> Given task
Could you extract every entry below and reproduce it exactly?
— begin Supplied entries —
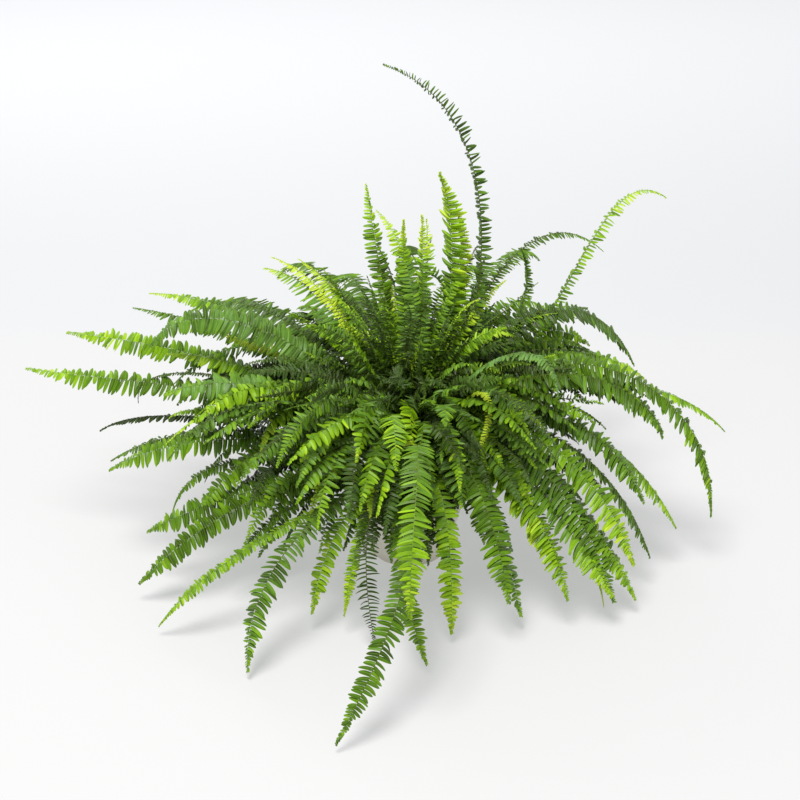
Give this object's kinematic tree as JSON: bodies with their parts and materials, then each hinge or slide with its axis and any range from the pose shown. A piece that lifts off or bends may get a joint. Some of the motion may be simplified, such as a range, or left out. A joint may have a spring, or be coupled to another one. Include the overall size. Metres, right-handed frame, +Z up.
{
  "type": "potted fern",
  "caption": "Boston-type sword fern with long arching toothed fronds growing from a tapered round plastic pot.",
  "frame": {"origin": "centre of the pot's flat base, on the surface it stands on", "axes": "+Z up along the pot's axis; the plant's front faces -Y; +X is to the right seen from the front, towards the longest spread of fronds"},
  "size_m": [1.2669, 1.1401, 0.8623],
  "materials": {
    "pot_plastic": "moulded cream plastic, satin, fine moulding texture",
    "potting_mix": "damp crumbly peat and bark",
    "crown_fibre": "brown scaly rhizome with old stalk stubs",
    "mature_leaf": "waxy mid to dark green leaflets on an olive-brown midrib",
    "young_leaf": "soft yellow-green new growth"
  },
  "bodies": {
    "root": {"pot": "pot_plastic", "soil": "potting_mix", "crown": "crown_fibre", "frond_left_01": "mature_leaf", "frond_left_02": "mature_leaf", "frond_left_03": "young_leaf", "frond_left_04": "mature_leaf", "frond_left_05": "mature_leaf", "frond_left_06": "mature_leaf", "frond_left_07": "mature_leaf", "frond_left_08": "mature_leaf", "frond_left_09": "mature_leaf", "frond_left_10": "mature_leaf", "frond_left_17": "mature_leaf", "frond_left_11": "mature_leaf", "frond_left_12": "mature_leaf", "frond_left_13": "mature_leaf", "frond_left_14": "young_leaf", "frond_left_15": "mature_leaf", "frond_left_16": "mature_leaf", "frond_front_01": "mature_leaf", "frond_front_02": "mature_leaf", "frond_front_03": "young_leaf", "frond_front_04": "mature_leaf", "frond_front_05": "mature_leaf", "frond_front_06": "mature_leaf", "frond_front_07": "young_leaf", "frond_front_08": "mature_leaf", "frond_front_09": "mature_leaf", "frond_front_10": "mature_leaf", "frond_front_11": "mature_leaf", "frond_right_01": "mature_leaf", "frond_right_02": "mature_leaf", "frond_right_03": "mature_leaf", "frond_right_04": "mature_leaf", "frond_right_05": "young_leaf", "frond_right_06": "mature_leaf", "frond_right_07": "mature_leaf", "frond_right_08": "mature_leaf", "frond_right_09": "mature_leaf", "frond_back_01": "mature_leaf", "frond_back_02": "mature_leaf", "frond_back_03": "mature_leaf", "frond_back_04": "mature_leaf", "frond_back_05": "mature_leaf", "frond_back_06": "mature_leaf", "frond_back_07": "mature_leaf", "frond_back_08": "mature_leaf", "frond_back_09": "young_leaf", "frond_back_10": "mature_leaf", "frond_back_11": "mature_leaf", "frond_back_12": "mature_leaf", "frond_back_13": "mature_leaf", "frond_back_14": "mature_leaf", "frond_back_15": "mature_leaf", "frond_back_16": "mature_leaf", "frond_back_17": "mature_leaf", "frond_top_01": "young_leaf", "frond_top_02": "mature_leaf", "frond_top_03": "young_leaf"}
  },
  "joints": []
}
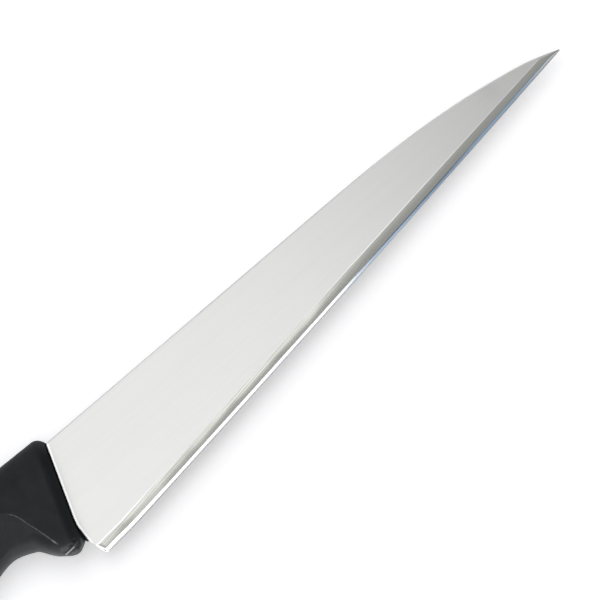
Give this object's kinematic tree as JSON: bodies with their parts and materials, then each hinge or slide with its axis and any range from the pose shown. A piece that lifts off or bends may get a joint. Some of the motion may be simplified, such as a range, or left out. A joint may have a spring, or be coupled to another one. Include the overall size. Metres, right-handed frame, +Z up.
— end Supplied entries —
> Output below
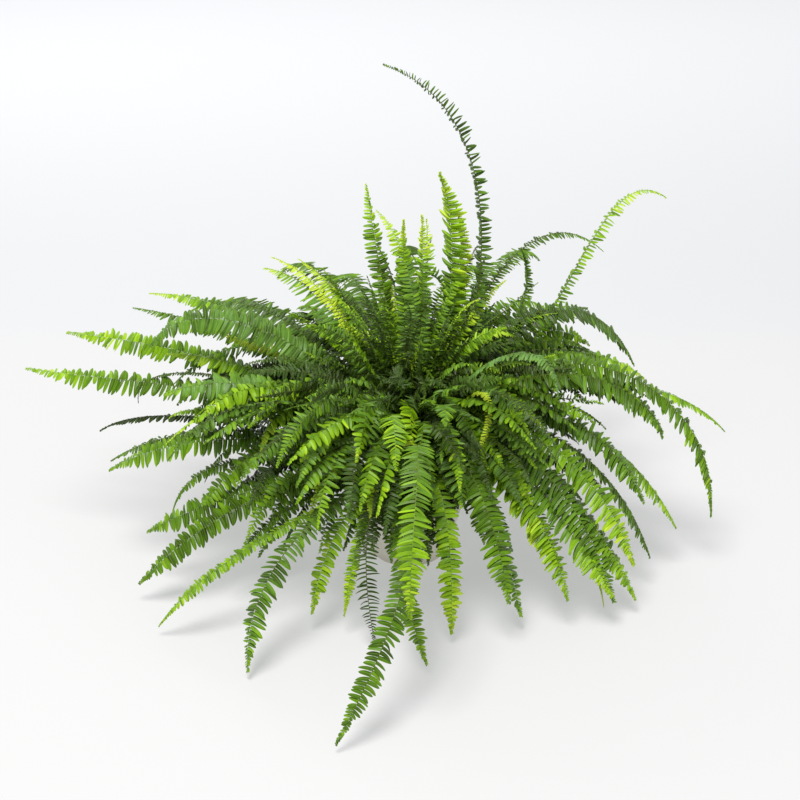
Give this object's kinematic tree as JSON: bodies with their parts and materials, then each hinge or slide with its axis and any range from the pose shown. A piece that lifts off or bends may get a joint. Some of the motion may be simplified, such as a range, or left out. A joint may have a spring, or be coupled to another one. Include the overall size. Metres, right-handed frame, +Z up.
{
  "type": "potted fern",
  "caption": "Boston-type sword fern with long arching toothed fronds growing from a tapered round plastic pot.",
  "frame": {"origin": "centre of the pot's flat base, on the surface it stands on", "axes": "+Z up along the pot's axis; the plant's front faces -Y; +X is to the right seen from the front, towards the longest spread of fronds"},
  "size_m": [1.2669, 1.1401, 0.8623],
  "materials": {
    "pot_plastic": "moulded cream plastic, satin, fine moulding texture",
    "potting_mix": "damp crumbly peat and bark",
    "crown_fibre": "brown scaly rhizome with old stalk stubs",
    "mature_leaf": "waxy mid to dark green leaflets on an olive-brown midrib",
    "young_leaf": "soft yellow-green new growth"
  },
  "bodies": {
    "root": {"pot": "pot_plastic", "soil": "potting_mix", "crown": "crown_fibre", "frond_left_01": "mature_leaf", "frond_left_02": "mature_leaf", "frond_left_03": "young_leaf", "frond_left_04": "mature_leaf", "frond_left_05": "mature_leaf", "frond_left_06": "mature_leaf", "frond_left_07": "mature_leaf", "frond_left_08": "mature_leaf", "frond_left_09": "mature_leaf", "frond_left_10": "mature_leaf", "frond_left_17": "mature_leaf", "frond_left_11": "mature_leaf", "frond_left_12": "mature_leaf", "frond_left_13": "mature_leaf", "frond_left_14": "young_leaf", "frond_left_15": "mature_leaf", "frond_left_16": "mature_leaf", "frond_front_01": "mature_leaf", "frond_front_02": "mature_leaf", "frond_front_03": "young_leaf", "frond_front_04": "mature_leaf", "frond_front_05": "mature_leaf", "frond_front_06": "mature_leaf", "frond_front_07": "young_leaf", "frond_front_08": "mature_leaf", "frond_front_09": "mature_leaf", "frond_front_10": "mature_leaf", "frond_front_11": "mature_leaf", "frond_right_01": "mature_leaf", "frond_right_02": "mature_leaf", "frond_right_03": "mature_leaf", "frond_right_04": "mature_leaf", "frond_right_05": "young_leaf", "frond_right_06": "mature_leaf", "frond_right_07": "mature_leaf", "frond_right_08": "mature_leaf", "frond_right_09": "mature_leaf", "frond_back_01": "mature_leaf", "frond_back_02": "mature_leaf", "frond_back_03": "mature_leaf", "frond_back_04": "mature_leaf", "frond_back_05": "mature_leaf", "frond_back_06": "mature_leaf", "frond_back_07": "mature_leaf", "frond_back_08": "mature_leaf", "frond_back_09": "young_leaf", "frond_back_10": "mature_leaf", "frond_back_11": "mature_leaf", "frond_back_12": "mature_leaf", "frond_back_13": "mature_leaf", "frond_back_14": "mature_leaf", "frond_back_15": "mature_leaf", "frond_back_16": "mature_leaf", "frond_back_17": "mature_leaf", "frond_top_01": "young_leaf", "frond_top_02": "mature_leaf", "frond_top_03": "young_leaf"}
  },
  "joints": []
}
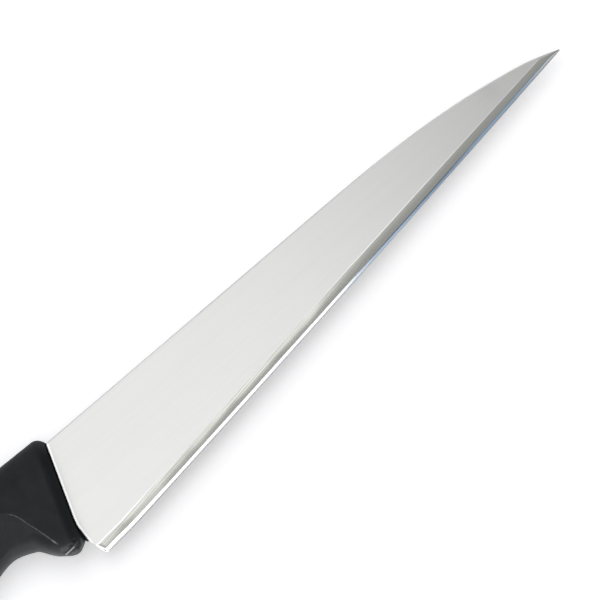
Give this object's kinematic tree as JSON: bodies with their parts and materials, then each hinge or slide with its axis and any range from the pose shown. A piece that lifts off or bends may get a joint. Some of the motion may be simplified, such as a range, or left out. A joint may have a spring, or be coupled to another one. Include the overall size. Metres, right-handed frame, +Z up.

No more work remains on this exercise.